Endemol’s then UK boss, Tim Hincks, recalls that Kreiz, thanks to his honed physique and dry manner, was pigeonholed as a “sort of Arnold Schwarzenegger, alpha kind of figure … actually, he is subtle, he’s clever and he gets people’s psychology”.
Kreiz was drawn back to LA in 2012 to head Maker Studios, which operated a vast network of YouTube channels and was acquired by Disney two years later for $500 million. He left the business in 2016 and went on to take board positions at Warner Music and then Mattel, a world-famous toy manufacturer that had fallen on hard times.
The board’s 2018 decision to appoint Kreiz as chief executive and chairman came as a surprise, even to friends. “I didn’t see it coming,” says Jeffrey Katzenberg, a former Disney executive who went on to lead Shrek maker DreamWorks.
Before he took the top job at Mattel, Katzenberg had viewed Kreiz as more “financial engineer” than “operator” or company frontman. “He’s exceeded everybody’s expectations,” he says now. “I think even his own.”
Founded in 1945, Mattel owns some of the world’s biggest children’s brands — including Polly Pocket, Fisher-Price, Thomas the Tank Engine and Barney, the purple dinosaur. But Kreiz’s perception was that it had lost some of its magic.
The 2017 bankruptcy of Toys “R” Us, and the losses of some lucrative Disney princess and Frozen doll licences, meant Mattel was loss-making and shrinking when Kreiz became the company’s fourth chief executive in four years. He set about cutting job numbers and axing factories to improve profits.
The idea of creating a live-action Barbie movie had been kicked around by various bosses of Mattel. Kreiz made it his mission to bring the doll to life, and within weeks he had persuaded star actor Margot Robbie to meet him at LA’s Polo Lounge, an exclusive venue inside the Beverly Hills Hotel where an iced latte sets you back $20. “The conversation was: ‘This is not a movie to sell toys … it’s about creating a cultural event, and we want to break convention and do something that will stand out’.”
Robbie was sold on the idea of playing Barbie, and she helped bring in Warner Bros and Gerwig. Later, Ryan Gosling was drafted in as Ken, and Will Ferrell was given the task of playing Mattel’s sinister chief executive. Kreiz laughs off the depiction of himself and Mattel, but is keen to point out that this is not based in reality. “It depicts the Mattel board as being all-male,” he notes. “Half of our board — five of ten — are women.”
He adds: “We were not just willing to accept [Gerwig’s] narrative, but embrace and amplify it — all in service of the movie. Because the role that Mattel played and the role that my alter-ego played in the movie, in the form of Will Ferrell, was all part of the story.”

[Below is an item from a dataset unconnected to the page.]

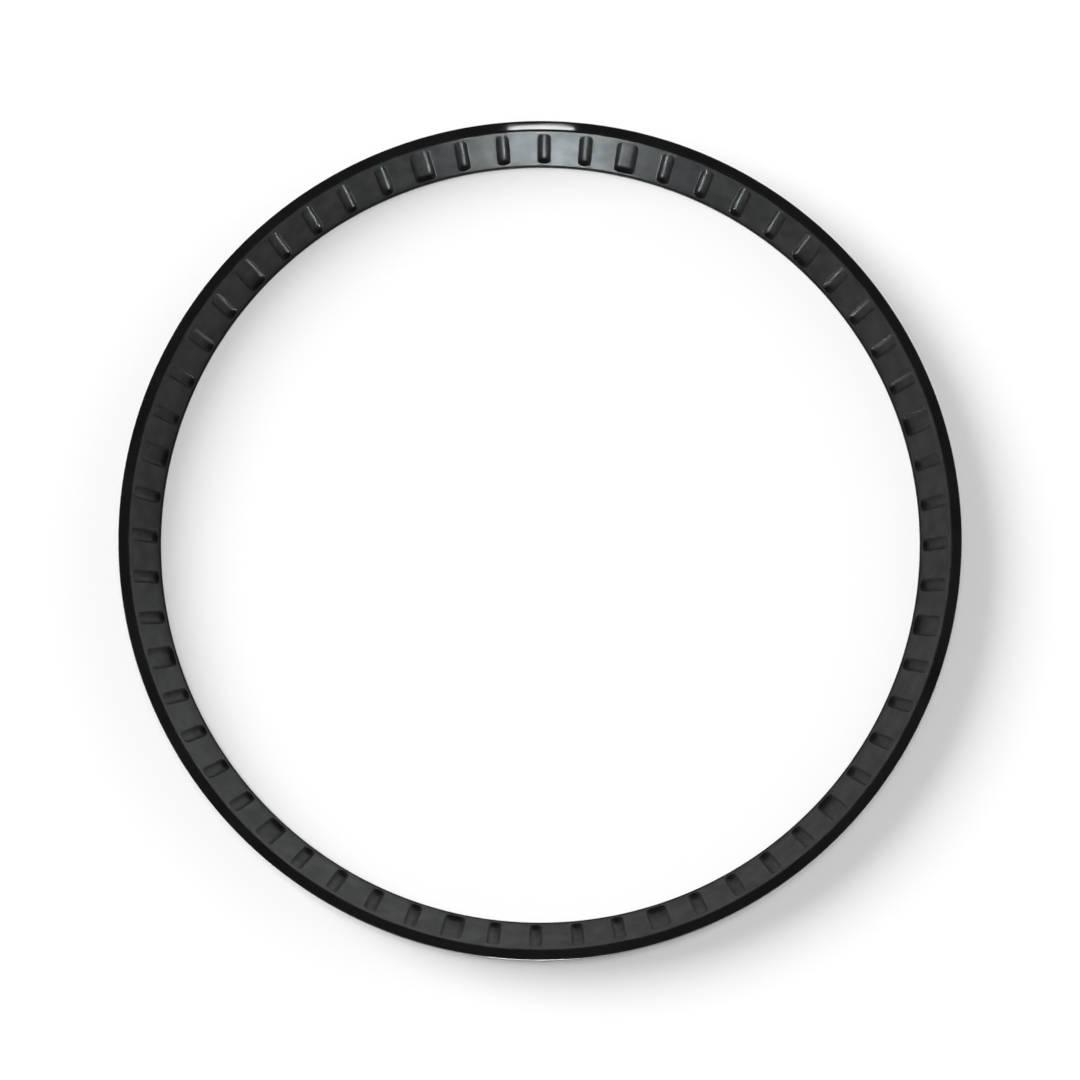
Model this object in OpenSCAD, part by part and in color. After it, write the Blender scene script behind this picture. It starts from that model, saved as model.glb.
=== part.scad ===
// Chapter ring of a wristwatch: the slanted ring between the dial and the crystal.
// One turned piece. Sixty ball-nosed grooves are cut into its slanted wall, one for each minute,
// and every fifth groove, the hour mark, is wider and has a flat floor.
// The ring lies on the dial at Z = 0, its axis is Z, and the 12 o'clock mark is at +Y.

/* [Ring] */
// Outside diameter, which drops into the bore of the watch case
outside_d = 30.8; // [30:0.1:32]
// Width of the whole ring seen from above, from the opening to the outside
ring_w = 1.42; // [1.1:0.02:1.8]
// Height from the dial to the flat rim under the crystal
height = 2.0; // [1.6:0.1:2.6]
// Width of the flat rim on top
rim_w = 0.38; // [0.25:0.01:0.5]
// Height of the upright edge that stands on the dial
inner_edge_h = 0.2; // [0.1:0.05:0.4]

/* [Marks] */
// Number of hour marks
hours = 12; // [4:1:12]
// Minutes from one hour mark to the next
minutes_per_hour = 5; // [1:1:5]
// Width of a minute groove, which is one pass of the cutter
minute_w = 0.48; // [0.36:0.02:0.6]
// Width of an hour groove, over which the same cutter moves from side to side
hour_w = 0.78; // [0.7:0.02:0.9]
// Depth of the grooves, square to the slanted wall
groove_depth = 0.15; // [0.1:0.01:0.18]
// Plain wall left below a groove, measured along the wall
lower_lip = 0.19; // [0.1:0.01:0.4]
// Plain wall left above a groove, measured along the wall
upper_lip = 0.16; // [0.1:0.01:0.4]

/* [Edges] */
// Bevel round the outside of the rim
rim_bevel = 0.05; // [0.02:0.01:0.1]
// Bevel where the rim turns down into the slanted wall
wall_bevel = 0.04; // [0.02:0.01:0.08]
// Bevel on the outside of the foot, which leads the ring into the case
foot_bevel = 0.1; // [0.05:0.01:0.2]
// Bevel on the inside of the foot
dial_bevel = 0.03; // [0.02:0.01:0.06]

/* [Locating notch] */
// Width of the notch at 3 o'clock, round the ring
notch_w = 1.2; // [0.8:0.1:2]
// Height of the notch above the dial
notch_h = 0.6; // [0.4:0.1:1]
// Depth of the notch from the outside
notch_depth = 0.4; // [0.3:0.05:0.6]

/* [Hidden] */

// Sides of the facets in the quick view
round_sides = 240;
cutter_sides = 40;
// How far a cutting shape runs past the face that it opens
past = 0.5;

outside_r = outside_d / 2;
opening_r = outside_r - ring_w;
rim_inner_r = outside_r - rim_w;

// The slanted wall runs from the top of the upright edge to the inside of the rim
wall_run = rim_inner_r - opening_r;
wall_rise = height - inner_edge_h;
wall_angle = atan2(wall_rise, wall_run);
wall_length = norm([wall_run, wall_rise]);

// A ball-nosed cutter of this radius leaves a groove of the stated width at the stated depth
cutter_r = (pow(minute_w / 2, 2) + pow(groove_depth, 2)) / (2 * groove_depth);
cutter_travel = wall_length - lower_lip - upper_lip - minute_w;
hour_floor_w = hour_w - minute_w;

marks = hours * minutes_per_hour;
mark_step = 360 / marks;

// Cross section of the ring, radius against height
function ring_section() = [
    [opening_r + dial_bevel, 0],
    [outside_r - foot_bevel, 0],
    [outside_r, foot_bevel],
    [outside_r, height - rim_bevel],
    [outside_r - rim_bevel, height],
    [rim_inner_r + wall_bevel, height],
    [rim_inner_r - wall_bevel * cos(wall_angle), height - wall_bevel * sin(wall_angle)],
    [opening_r, inner_edge_h],
    [opening_r, dial_bevel]
];

// The turned blank before any groove is cut
module ring_blank() {
    rotate_extrude($fn = round_sides)
        polygon(ring_section());
}

// What the ball-nosed cutter sweeps in one pass, seen from its side, from the origin along Y
module pass_outline() {
    circle(r = cutter_r, $fn = cutter_sides);
    translate([0, cutter_travel])
        circle(r = cutter_r, $fn = cutter_sides);
    translate([-cutter_r, 0])
        square([2 * cutter_r, cutter_travel]);
}

// One pass as a solid, along Z
module cutter_pass() {
    rotate_extrude($fn = cutter_sides)
        intersection() {
            pass_outline();
            translate([0, -2 * cutter_r])
                square([2 * cutter_r, cutter_travel + 4 * cutter_r]);
        }
}

// One groove in the wall on the +X side, with a flat floor of this width between its round sides
module groove(floor_w) {
    translate([opening_r, 0, inner_edge_h])
        rotate([0, 90 - wall_angle, 0])
            translate([groove_depth - cutter_r, 0, lower_lip + minute_w / 2]) {
                for (side = floor_w > 0 ? [-1, 1] : [0])
                    translate([0, side * floor_w / 2, 0])
                        cutter_pass();
                if (floor_w > 0)
                    rotate([90, 0, 0])
                        linear_extrude(height = floor_w, center = true)
                            pass_outline();
            }
}

// All the marks, counted clockwise from 12 o'clock
module marks_cut() {
    for (minute = [0 : marks - 1]) {
        is_hour = minute % minutes_per_hour == 0;
        rotate([0, 0, 90 - minute * mark_step])
            groove(is_hour ? hour_floor_w : 0);
    }
}

// The notch in the foot, open below and outside, which keeps the ring from turning in the case
module locating_notch() {
    translate([outside_r - notch_depth, -notch_w / 2, -past])
        cube([notch_depth + past, notch_w, notch_h + past]);
}

module chapter_ring() {
    color([0.14, 0.14, 0.145])
        difference() {
            ring_blank();
            marks_cut();
            locating_notch();
        }
}

chapter_ring();
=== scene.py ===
# %% [markdown]
# # A watch chapter ring, photographed from above
# A chapter ring is the slanted ring between the dial and the crystal of a wristwatch. This one
# is a single turned piece of metal, plated black, with sixty small grooves cut into its slanted
# wall. There is nothing to assemble, so all the work is in one surface: its true section, its
# crisp little grooves, and five finishes, four from ways of working the metal and one of painted shade.

import math

import bpy
import numpy as np
from mathutils import Matrix, Vector


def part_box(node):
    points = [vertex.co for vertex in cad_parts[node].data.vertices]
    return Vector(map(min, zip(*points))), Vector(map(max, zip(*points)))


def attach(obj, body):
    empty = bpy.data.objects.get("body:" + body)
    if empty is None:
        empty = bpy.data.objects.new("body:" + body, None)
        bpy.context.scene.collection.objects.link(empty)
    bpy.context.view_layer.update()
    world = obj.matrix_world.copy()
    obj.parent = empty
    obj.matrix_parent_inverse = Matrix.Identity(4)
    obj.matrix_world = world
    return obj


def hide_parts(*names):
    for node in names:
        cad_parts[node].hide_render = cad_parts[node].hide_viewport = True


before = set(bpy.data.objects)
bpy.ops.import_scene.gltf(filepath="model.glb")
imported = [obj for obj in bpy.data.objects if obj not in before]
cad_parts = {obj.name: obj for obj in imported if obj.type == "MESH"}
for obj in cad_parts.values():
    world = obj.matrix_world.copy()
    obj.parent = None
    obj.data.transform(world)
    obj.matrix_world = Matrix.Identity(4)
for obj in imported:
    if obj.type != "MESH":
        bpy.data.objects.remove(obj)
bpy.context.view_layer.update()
MM = 0.001

low, high = (np.array(corner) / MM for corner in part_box("chapter_ring"))
outside_r = (high[0] - low[0]) / 2
height = high[2] - low[2]
print(f"ring: {2 * outside_r:.2f} mm across, {height:.2f} mm high")

# %% [markdown]
# ## The camera
# The ring was photographed from almost straight above, with a long lens about 200 mm away. The
# camera leans a few degrees, so the far side of the slanted wall looks wider than the near side.
# Lean and distance follow from two circles at different heights, the outside of the rim and the
# opening at the dial: the lean moves their centres apart, and the distance sets how much smaller
# the lower one looks. Last, the camera is turned about its own axis, until the 12 o'clock mark
# stands where the photograph has it.

# %% Camera
IMAGE_PX = 1080
PX_PER_MM = 27.26
CAMERA_DISTANCE = 200.0
CAMERA_LEAN = 5.74
SENSOR = 36.0
NEAREST_SEEN = 0.01
FARTHEST_SEEN = 5.0
# The camera stands towards the bottom of the image, this many degrees to the right of it
LEAN_TURN = 3.94
# The 12 o'clock mark stands this many degrees to the right of the top of the image
MARKS_TURN = 12.6


def camera_axes(azimuth, elevation, roll):
    """Right, up and back vectors of a camera that looks at the origin from this side.

    Azimuth 0 stands at -Y and looks along +Y. Up starts as the direction away from the camera
    and is then turned clockwise in the image by roll. All angles are in degrees.
    """
    a, e, r = np.radians([azimuth, elevation, roll])
    back = np.array([np.sin(a) * np.cos(e), -np.cos(a) * np.cos(e), np.sin(e)])
    right = np.array([np.cos(a), np.sin(a), 0.0])
    up = np.cross(back, right)
    return right * np.cos(r) - up * np.sin(r), up * np.cos(r) + right * np.sin(r), back


right, up, back = camera_axes(MARKS_TURN + LEAN_TURN, 90 - CAMERA_LEAN, LEAN_TURN)
target = np.array([0.0, 0.0, height / 2])
eye = target + back * CAMERA_DISTANCE
camera_turn = Matrix(np.column_stack([right, up, back]).tolist()).to_4x4()

camera_data = bpy.data.cameras.new("camera")
camera_data.sensor_width = SENSOR
camera_data.lens = SENSOR * PX_PER_MM * CAMERA_DISTANCE / IMAGE_PX
camera_data.clip_start = NEAREST_SEEN
camera_data.clip_end = FARTHEST_SEEN
camera = bpy.data.objects.new("camera", camera_data)
camera.matrix_world = Matrix.Translation(eye * MM) @ camera_turn
bpy.context.scene.collection.objects.link(camera)
bpy.context.scene.camera = camera
print(f"camera: {camera_data.lens:.0f} mm lens, {IMAGE_PX / PX_PER_MM:.1f} mm across the image")

# %% [markdown]
# ## The section of the ring
# A lathe makes the blank, so one outline, turned about the axis, gives every face: the slanted
# wall, the narrow flat rim, the straight outside, the flat foot and a low upright edge that
# stands on the dial. Sharp corners never survive tumbling and plating, and a knife edge would
# catch no light, so each corner is an arc.

# %% Sizes of the section, in millimetres
RING_W = 1.42
RIM_W = 0.38
INNER_EDGE_H = 0.2
RIM_BEVEL = 0.05
WALL_BEVEL = 0.04
FOOT_BEVEL = 0.1
DIAL_BEVEL = 0.03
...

The film topped global box-office takings in 2023, grossing $1.4 billion. The terms of Mattel’s deal with Warner Bros are not disclosed, but the film boosted the toymaker’s revenues by $125 million in 2023, including through enhanced toy sales.
For Kreiz, Barbie was the prototype for his vision — positioning his doll, first unveiled to the world in 1959, as “not just a toy” but a “pop culture icon”.

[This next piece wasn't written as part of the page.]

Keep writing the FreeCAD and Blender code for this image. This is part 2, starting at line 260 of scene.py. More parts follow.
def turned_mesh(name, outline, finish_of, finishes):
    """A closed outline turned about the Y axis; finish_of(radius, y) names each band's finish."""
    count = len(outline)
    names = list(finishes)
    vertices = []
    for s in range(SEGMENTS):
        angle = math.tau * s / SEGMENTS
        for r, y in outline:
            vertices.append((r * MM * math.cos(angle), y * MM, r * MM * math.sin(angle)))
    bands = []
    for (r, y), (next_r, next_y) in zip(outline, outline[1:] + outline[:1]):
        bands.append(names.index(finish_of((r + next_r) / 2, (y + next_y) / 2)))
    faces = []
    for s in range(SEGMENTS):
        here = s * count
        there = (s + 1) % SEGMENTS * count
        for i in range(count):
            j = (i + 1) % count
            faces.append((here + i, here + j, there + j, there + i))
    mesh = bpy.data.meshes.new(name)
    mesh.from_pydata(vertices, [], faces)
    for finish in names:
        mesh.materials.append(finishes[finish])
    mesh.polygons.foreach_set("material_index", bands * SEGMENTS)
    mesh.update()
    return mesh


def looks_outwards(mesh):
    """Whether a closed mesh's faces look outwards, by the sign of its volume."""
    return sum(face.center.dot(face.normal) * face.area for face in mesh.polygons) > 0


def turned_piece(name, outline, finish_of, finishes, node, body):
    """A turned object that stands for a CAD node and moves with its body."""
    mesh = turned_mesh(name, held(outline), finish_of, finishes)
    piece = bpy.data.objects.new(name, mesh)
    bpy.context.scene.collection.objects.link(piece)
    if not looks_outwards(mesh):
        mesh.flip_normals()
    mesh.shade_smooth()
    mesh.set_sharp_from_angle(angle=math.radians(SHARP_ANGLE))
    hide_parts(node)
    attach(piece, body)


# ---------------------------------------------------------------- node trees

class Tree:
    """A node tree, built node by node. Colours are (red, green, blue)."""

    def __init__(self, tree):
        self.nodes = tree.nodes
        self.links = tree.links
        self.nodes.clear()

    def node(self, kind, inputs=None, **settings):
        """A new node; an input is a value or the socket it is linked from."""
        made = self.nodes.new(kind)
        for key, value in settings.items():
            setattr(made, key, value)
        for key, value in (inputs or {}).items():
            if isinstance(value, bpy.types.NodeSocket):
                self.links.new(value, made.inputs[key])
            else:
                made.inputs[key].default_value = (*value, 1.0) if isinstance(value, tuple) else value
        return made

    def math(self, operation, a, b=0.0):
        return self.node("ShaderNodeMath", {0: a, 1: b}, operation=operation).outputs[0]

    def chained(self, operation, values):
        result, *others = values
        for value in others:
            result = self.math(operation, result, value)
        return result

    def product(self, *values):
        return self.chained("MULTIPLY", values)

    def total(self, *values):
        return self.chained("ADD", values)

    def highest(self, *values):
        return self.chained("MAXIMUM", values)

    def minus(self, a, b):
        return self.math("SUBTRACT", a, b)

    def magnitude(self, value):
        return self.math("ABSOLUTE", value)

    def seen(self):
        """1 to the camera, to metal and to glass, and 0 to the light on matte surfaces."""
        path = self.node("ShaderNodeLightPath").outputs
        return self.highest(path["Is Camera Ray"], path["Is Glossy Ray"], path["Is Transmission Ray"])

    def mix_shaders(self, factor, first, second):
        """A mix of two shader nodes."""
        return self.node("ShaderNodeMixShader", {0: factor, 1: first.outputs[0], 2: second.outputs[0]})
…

So, will there be a Barbie II? “We haven’t spoken publicly about another Barbie movie. But we did say publicly that our goal is to create film franchises, you know, for all of our brands.” Which sounds, despite Kreiz’s strict adherence to the corporate script, like a resounding yes.
His ambitions don’t stop there. Mattel is due to open two amusement parks in the US over the next couple of years and it has 14 other films at various stages. Masters of the Universe is in production in London ahead of release in June 2026, while Matchbox, starring John Cena and based on the original die-cast toys, is being made in Morocco.
But can any of these films top Barbie? “Absolutely, yes,” says Kreiz. “There’s no limit. There’s no ceiling for innovation and creativity. At the same time, we know that not every movie will be the next Barbie. But you don’t need a Barbie-level success for movies to have a real impact on Mattel.”
The recent stock market collapse aside, Kreiz’s time at Mattel has established him as a force and a name that raises heads in LA and beyond. He is even tipped by some as a potential successor to Bob Iger at Disney, Hollywood’s entertainment behemoth.
When I put this to him, he appears — for the first and only time during this interview — to lose sight of his virtual script, if only for a few seconds. “Yeah, I’m … I’m so happy here, with what I do here,” he says, before recovering his composure.
“I’m very focused on the day-to-day and the opportunity we have with Mattel. It’s still early — we are on a journey, even though, financially, we’ve covered a lot of distance already. But it’s a special company, with great assets and great opportunities far beyond what we do today.”
When I tell him that, if nothing else, such talk is an endorsement of his achievements at Mattel, he again seems slightly lost for a response. He manages: “Thank you for saying that.”